I got pretty cranky yesterday morning when I encountered a commentary by this yutz, Alan Miller, on CNN calling folks who were "spiritual but not religious" lazy and timid. Hey, boss, you take a look at a Universe that stretches from before the beginning of time and all the way to the end of time. See a universe that is one of an infinite variety and multitude but has perfected itself to create Human eyes and Human minds that seek to comprehend it and all the other possible creations in every possible dimension within and without time. Look into the near emptiness of space and see Reality being born out of that emptiness adjacent to dark stars that drink up even the aether of light born out of nothingness.

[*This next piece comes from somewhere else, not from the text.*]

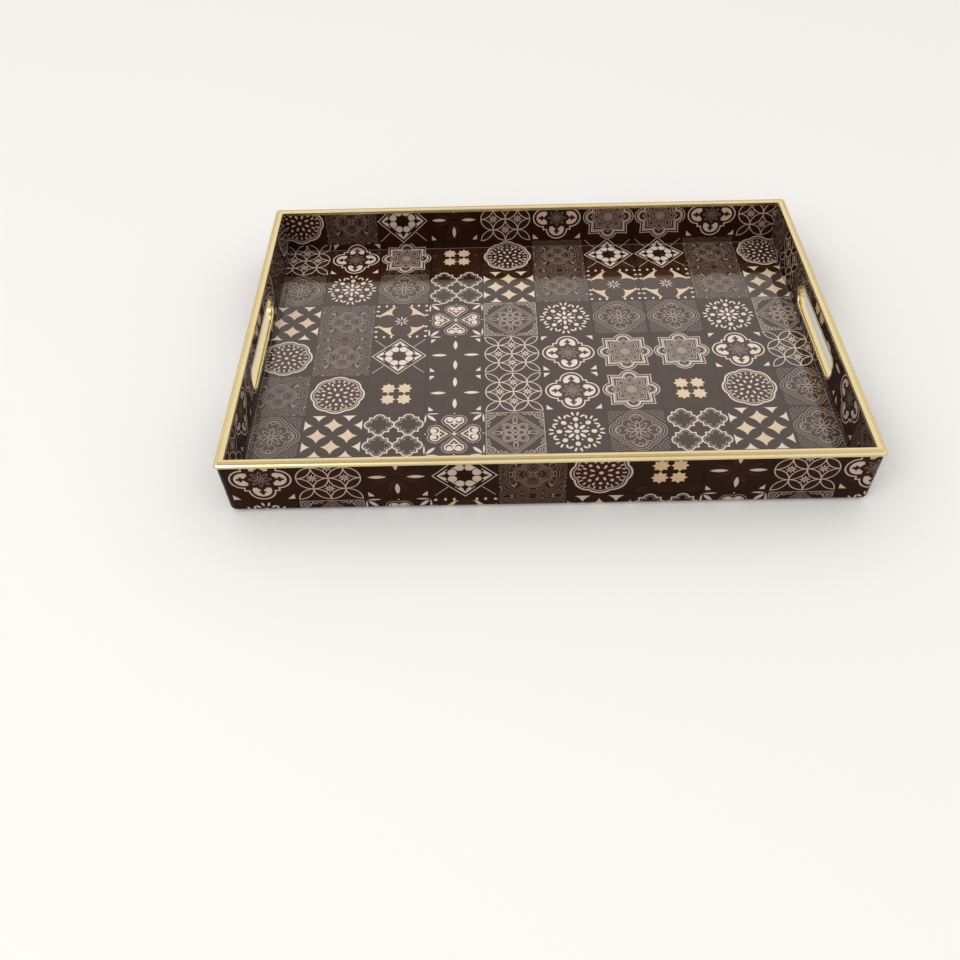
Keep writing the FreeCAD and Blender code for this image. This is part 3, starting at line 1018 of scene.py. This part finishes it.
def grown(tree, mesh, sizes):
    """Plain mesh that the tree makes of the given one."""
    holder = bpy.data.objects.new(tree.name, mesh)
    bpy.context.collection.objects.link(holder)
    modifier = holder.modifiers.new(tree.name, "NODES")
    modifier.node_group = tree
    for item in tree.interface.items_tree:
        if item.in_out == "INPUT" and item.name in sizes:
            modifier[item.identifier] = sizes[item.name]
    view = bpy.context.evaluated_depsgraph_get()
    made = bpy.data.meshes.new_from_object(holder.evaluated_get(view), depsgraph=view)
    bpy.data.objects.remove(holder)
    bm = bmesh.new()
    bm.from_mesh(made)
    bmesh.ops.remove_doubles(bm, verts=bm.verts, dist=WELD)
    for face in bm.faces:
        face.smooth = True
    closed(bm, made).set_sharp_from_angle(angle=TRIM_SHARP)
    return made


def outline(name, points):
    """Closed loop of edges to use as a section."""
    mesh = bpy.data.meshes.new(name)
    count = len(points)
    mesh.from_pydata([(x, y, 0) for x, y in points], [(i, (i + 1) % count) for i in range(count)], [])
    return mesh


print("tree helpers are ready")

# %% [markdown]
# ## The rim bead
# A gold strip stands on each rail, held by a tongue in the rail's groove, and the four meet in mitres. Its
# section has a round nose outside, a fine groove, and a flat land inside. The tree sweeps that section along
# a line, then moves every point to its place by the same rule as the rails' corners.

# %% The bead's section
BEAD_WIDTH = 6 * MM
RIM_CREST = 3 * MM
NOSE = 1 * MM
CREST_ROUND, INNER_ROUND, INNER_DROP = 3.25 * MM, 0.7 * MM, 0.25 * MM
FINE_GROOVE = [(2.70, 0.10), (2.84, 0.40), (3.16, 0.40), (3.30, 0.09)]
FLAT_LAND = [(3.48, 0.01), (4.2, 0.05), (5.0, 0.22)]


def bead_section():
    """Points of the bead's section, as (inset, height)."""
    points = arc(NOSE, WALL_TOP + NOSE, NOSE, 270, 180, 6)
    points += arc(RIM_CREST, HEIGHT - CREST_ROUND, CREST_ROUND, 157, 96, 8)
    points += [(inset * MM, HEIGHT - drop * MM) for inset, drop in FINE_GROOVE + FLAT_LAND]
    points += arc(BEAD_WIDTH - INNER_ROUND, HEIGHT - INNER_DROP - INNER_ROUND, INNER_ROUND, 84, 0, 6)
    return points + [(BEAD_WIDTH, WALL_TOP)] + GROOVE


print("bead section:", len(bead_section()), "points")


# %% The tree that mitres a bead
def mitred_bead_tree():
    """Sweeps a section of (-inset, -height) along +X, and mitres both ends round the corner's centre."""
    sizes = {title: "NodeSocketFloat" for title in ("Half Run", "Half Depth", "Corner Centre", "End Zone")}
    tree, given = new_tree("mitred_bead", {**sizes, "Steps": "NodeSocketInt"})
    half_run, centre, steps = given["Half Run"], given["Corner Centre"], given["Steps"]
    stations = steps.node("GeometryNodeMeshLine", {}, {
        "Count": steps * 2 + 2, "Start Location": vector(-0.5 - steps, steps * 0), "Offset": (1, 0, 0)})
    path = stations.node("GeometryNodeMeshToCurve", {}, {"Mesh": stations})
    section = given["Geometry"].node("GeometryNodeMeshToCurve", {}, {"Mesh": given["Geometry"]})
    swept = path.node("GeometryNodeCurveToMesh", {},
                      {"Curve": path, "Profile Curve": section, "Fill Caps": True})
    here = input_value(tree, "GeometryNodeInputPosition", "Position")
    x, inset, height = [here.node("ShaderNodeSeparateXYZ", {}, {0: here}, axis) for axis in (0, 1, 2)]
    step, radius, start = abs(x) - 0.5, (centre - inset) | 0.0, half_run - given["End Zone"]
    turn = ((step - 1) | 0.0) * math.radians(45) / (steps - 1)
    straight = start + (half_run - inset - start) * step / steps
    rounded = radius.math("GREATER_THAN", 0.001 * MM) * step.math("GREATER_THAN", 0.5)
    along = straight + (half_run - centre + radius * turn.math("SINE") - straight) * rounded
    across = inset + (centre - radius * turn.math("COSINE") - inset) * rounded
    place = x.node("ShaderNodeCombineXYZ", {},
                   {"X": x.math("SIGN") * along, "Y": across - given["Half Depth"], "Z": height})
    end_tree(swept.node("GeometryNodeSetPosition", {}, {"Geometry": swept, "Position": place}), given)
    return tree


# %% Make the four beads
BEAD_TREE = mitred_bead_tree()
for side in TURNS:
    half_run, half_depth = half_sizes(side)
    section = outline("bead_section", [(-inset, -height) for inset, height in bead_section()])
    mesh = grown(BEAD_TREE, section, {"Half Run": half_run, "Half Depth": half_depth,
                                      "Corner Centre": RIM_CREST, "End Zone": END_ZONE,
                                      "Steps": CORNER_STEPS, "Material": GOLD})
    mesh.transform(Matrix.Rotation(math.radians(TURNS[side]), 4, "Z"))
    finished("rim_bead_" + side, mesh, [], "gold_trim", "rim_trim_" + side)
    print(side, "bead:", len(mesh.polygons), "faces")

# %% [markdown]
# ## Slot liners
# Each hand slot has a thin gold ring pressed into it, with a narrow lip on the inside of the wall. A lathe
# can't make an oval, so the tree draws a rectangle, rounds its corners fully, and sweeps the ring's section
# round it. Only the two sizes of the oval have to be right for the ring to fit its slot.

# %% The tree of the oval ring
LINER_WALL, LIP_DEPTH = 0.8 * MM, 0.5 * MM
QUARTER_STEPS = 16


def oval_ring_tree():
    """Sweeps a section round an oval."""
    tree, given = new_tree("oval_ring", {"Width": "NodeSocketFloat", "Height": "NodeSocketFloat",
                                         "Steps": "NodeSocketInt"})
    width, height = given["Width"], given["Height"]
    square = width.node("GeometryNodeCurvePrimitiveQuadrilateral", {}, {"Width": width, "Height": height})
    path = square.node("GeometryNodeFilletCurve", {"mode": "POLY"},
                       {"Curve": square, "Count": given["Steps"], "Radius": height * 0.499})
    section = given["Geometry"].node("GeometryNodeMeshToCurve", {}, {"Mesh": given["Geometry"]})
    end_tree(path.node("GeometryNodeCurveToMesh", {}, {"Curve": path, "Profile Curve": section}), given)
    return tree


# %% Make the two liners
RING_TREE = oval_ring_tree()
lip_top = -WALL - LIP_DEPTH
ring_section = [(0, -WALL), (LIP_WIDTH - 0.15 * MM, -WALL), (LIP_WIDTH, -WALL - 0.12 * MM),
                (LIP_WIDTH, lip_top + 0.2 * MM), (LIP_WIDTH - 0.2 * MM, lip_top), (0, lip_top)]
ring_section += arc(0, -WALL, LIP_DEPTH, 270, 230, 3)[1:]
ring_section += [(-0.62 * MM, -WALL - 0.2 * MM), (-LINER_WALL, -WALL + 0.15 * MM),
                 (-LINER_WALL, -0.25 * MM), (-LINER_WALL + 0.1 * MM, -0.06 * MM),
                 (-LINER_WALL + 0.25 * MM, 0), (0, 0)]
for side in ("left", "right"):
    section = outline("ring_section", [(outward, -depth) for outward, depth in ring_section])
    mesh = grown(RING_TREE, section, {"Width": SLOT_LENGTH, "Height": SLOT_HEIGHT,
                                      "Steps": QUARTER_STEPS, "Material": GOLD})
    mesh.transform(wall_placement(side))
    finished("slot_liner_" + side, mesh, [], "gold_trim", "handle_liner_" + side)
    print(side, "liner:", len(mesh.polygons), "faces")

# %% [markdown]
# ## Brads, nails and feet
# Under the tray, brads pin the floor board to the ledges, V-shaped nails close the mitres, and four rubber
# feet keep the lacquer off the table. Each kind is one small shape repeated. The tree sets a copy on every
# point of a cloud, turned to face its own corner, which only the nails need.


# %% The tree that sets copies
def copies_tree():
    """Sets a copy of a shape on every point, turned towards the point's own corner."""
    tree, given = new_tree("copies", {"Shape": "NodeSocketObject"})
    here = input_value(tree, "GeometryNodeInputPosition", "Position")
    x, y = split(here)
    angle = y.math("SIGN").math("ARCTAN2", x.math("SIGN"))
    euler = angle.node("ShaderNodeCombineXYZ", {}, {"Z": angle})
    turn = euler.node("FunctionNodeEulerToRotation", {}, {0: euler})
    shape = given["Shape"].node("GeometryNodeObjectInfo", {}, {"Object": given["Shape"]}, "Geometry")
    end_tree(shape.node("GeometryNodeInstanceOnPoints", {}, {
        "Points": given["Geometry"], "Instance": shape, "Rotation": turn}), given)
    return tree


COPIES_TREE = copies_tree()


def repeated(name, shape_mesh, places, material, slot, *nodes):
    """One piece made of copies of a shape."""
    shape = bpy.data.objects.new(name + "_shape", shape_mesh)
    cloud = bpy.data.meshes.new(name)
    cloud.from_pydata(places, [], [])
    mesh = grown(COPIES_TREE, cloud, {"Shape": shape, "Material": material})
    bpy.data.objects.remove(shape)
    finished(name, mesh, [], slot, *nodes)
    print(name + ":", len(places), "copies,", len(mesh.polygons), "faces")


def lathed(points, segments):
    """Round shape from (radius, height) points in millimetres, closed at both ends."""
    bm = bmesh.new()
    turns = [math.tau * step / segments for step in range(segments)]
    rings = []
    for radius, height in points:
        rings.append([bm.verts.new((radius * MM * math.cos(t), radius * MM * math.sin(t), height * MM))
                      for t in turns])
    for low, high in zip(rings, rings[1:]):
        for step in range(segments):
            bm.faces.new((low[step], low[step - 1], high[step - 1], high[step]))
    bm.faces.new(rings[0])
    bm.faces.new(reversed(rings[-1]))
    return closed(bm, bpy.data.meshes.new("lathed"))


# %% Feet
def corners_at(inset, height):
    """The same place in all four corners."""
    return [(x * (LENGTH / 2 - inset), y * (WIDTH / 2 - inset), height) for x in (-1, 1) for y in (-1, 1)]


FOOT_NODES = [f"foot_bumper_{end}_{way}" for end in ("front", "back") for way in ("left", "right")]
foot_low, foot_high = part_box(FOOT_NODES[0])
foot_inset = LENGTH / 2 + (foot_low.x + foot_high.x) / 2
foot_outline = [(2.2, 0.5), (2.6, 0.15), (3.0, 0.0), (5.0, 0.0), (5.6, 0.15), (6.05, 0.5), (6.27, 1.05),
                (6.4, 1.8), (6.7, 3.6), (6.93, 5.1), (7.0, 5.38)]
foot = lathed(foot_outline, segments=40)
repeated("rubber_feet", foot, corners_at(foot_inset, 0), RUBBER, "rubber", *FOOT_NODES)


# %% Brads
def evenly(count, spacing):
    """Places along a line, spaced evenly about its middle."""
    return [(step - (count - 1) / 2) * spacing for step in range(count)]


BRAD_INSET = FLOOR_INSET + LEDGE / 2
brad_places = []
for way in (-1, 1):
    brad_places += [(x, way * (WIDTH / 2 - BRAD_INSET), RAIL_FOOT) for x in evenly(5, 75 * MM)]
    brad_places += [(way * (LENGTH / 2 - BRAD_INSET), y, RAIL_FOOT) for y in evenly(4, 55 * MM)]
brad_outline = [(0.28, -0.10), (0.42, -0.20), (0.85, -0.17), (1.12, -0.08), (1.2, 0.05), (1.2, 0.5),
                (0.6, 0.5), (0.6, 6.4)]
brad = lathed(brad_outline, segments=20)
repeated("floor_brad_heads", brad, brad_places, STEEL, "steel", "floor_brads")


# %% Nails across the mitres
def v_nail():
    """V-shaped fastener whose point faces its corner."""
    span, dip, thick, tall, proud = 3 * MM, 1.5 * MM, 0.5 * MM, 2.8 * MM, 0.06 * MM
    across = [(-span, 0), (0, -dip), (span, 0), (span, thick), (0, thick - dip), (-span, thick)]
    bm = bmesh.new()
    low = bm.faces.new([bm.verts.new((y, -x, -proud)) for x, y in across])
    raised = bmesh.ops.extrude_face_region(bm, geom=[low])
    top = [part for part in raised["geom"] if isinstance(part, bmesh.types.BMVert)]
    bmesh.ops.translate(bm, vec=(0, 0, tall), verts=top)
    return closed(bm, bpy.data.meshes.new("v_nail"))


NAIL_INSETS = (10 * MM, 14 * MM)
nail_places = [place for inset in NAIL_INSETS for place in corners_at(inset, RAIL_FOOT)]
repeated("mitre_nails", v_nail(), nail_places, STEEL, "steel", "corner_v_nails")

# %% The packed pieces that stay
for node, material in (("floor_board", FIBREBOARD), ("floor_backing", BACKING)):
    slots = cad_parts[node].data.materials
    slots.clear()
    slots.append(material)
    print(node, "keeps its shape and gets", material.name)

# %% [markdown]
# ## Studio and camera
# A product studio wraps the subject in soft white light, with one softbox a little stronger to model the
# edges, so that the lacquer mirrors a clean pale room. A glossy tray needs this more than most things,
# because half of what is seen of it is its surroundings.

# %% The table
TABLE_HALF = 6.0
table_mesh = bpy.data.meshes.new("studio_table")
corners = [(x * TABLE_HALF, y * TABLE_HALF, 0) for x, y in ((-1, -1), (1, -1), (1, 1), (-1, 1))]
table_mesh.from_pydata(corners, [], [(0, 1, 2, 3)])
table_top = bpy.data.objects.new("studio_table", table_mesh)
bpy.context.collection.objects.link(table_top)
paper, _, paper_shader = new_material("pale_paper")
paper_shader.inputs["Base Color"].default_value = (0.895, 0.90, 0.91, 1)
paper_shader.inputs["Roughness"].default_value = 0.8
paper_shader.inputs["Specular IOR Level"].default_value = 0.1
table_mesh.materials.append(paper)
print("table:", 2 * TABLE_HALF, "m square")

# %% The room's light
world = bpy.data.worlds.new("studio_room")
bpy.context.scene.world = world
world.use_nodes = True
background = world.node_tree.nodes["Background"]
sky = input_value(world.node_tree, "ShaderNodeTexCoord", "Generated")
height = sky.node("ShaderNodeSeparateXYZ", {}, {0: sky}, 2)
upper = mixed((0.60, 0.59, 0.575, 1), (1.0, 0.965, 0.91, 1), above(height, 0.34, soft=0.16))
feed(background, "Color", mixed(upper, (0.42, 0.385, 0.35, 1), above(height, 0.93, soft=0.09)))
background.inputs["Strength"].default_value = 1.05


def softbox(name, place, target, size, power):
    """Square area light that faces a point."""
    light = bpy.data.lights.new(name, "AREA")
    light.size, light.energy = size, power
    lamp = bpy.data.objects.new(name, light)
    lamp.location = place
    lamp.rotation_euler = (Vector(target) - Vector(place)).to_track_quat("-Z", "Y").to_euler()
    bpy.context.collection.objects.link(lamp)


softbox("key", place=(-1.1, -1.5, 1.7), target=(0, 0, 0), size=1.1, power=14)

# %% The camera
camera = bpy.data.objects.new("camera", bpy.data.cameras.new("camera"))
bpy.context.collection.objects.link(camera)
bpy.context.scene.camera = camera
camera.location = (-0.0343, -0.5965, 0.5152)
camera.rotation_euler = [math.radians(angle) for angle in (51.47, 1.388, -0.194)]
camera.data.sensor_width = 36
camera.data.lens = 41.37
camera.data.shift_x, camera.data.shift_y = 0.0056, -0.167
bpy.context.scene.view_settings.view_transform = "Standard"
print("camera looks from", tuple(round(part, 3) for part in camera.location))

In this Universe matter is mostly unseen and most light dark, most truth must left be unspoken about the hidden mysteries on worlds beyond our dreams begging to be revealed in a place where Space and Light bend and few so-called facts can be trusted from our vantage. We cannot know where and how fast It becomes new or old or not at all; no more than that cat in a box that has puzzled us since those cats Heisenberg and Schroeder dreamt it up or not. The end of the story of that cat does or does not forever live in a book that has no beginning nor end.

So, stand there at the edge of a sky with new stars birthing new planets and look at them. Stand alone without some old man in a throne above the clouds of our piece of lint in the Cosmos, this pale blue dot, our home world circling an unremarkable star at the tenuous fringe of one galaxy swirling amongst a trillion others. Now, tell me that I am lazy and timid. Brother, what I just described is where I live and it is not a place for the timid. To you I say, welcome home.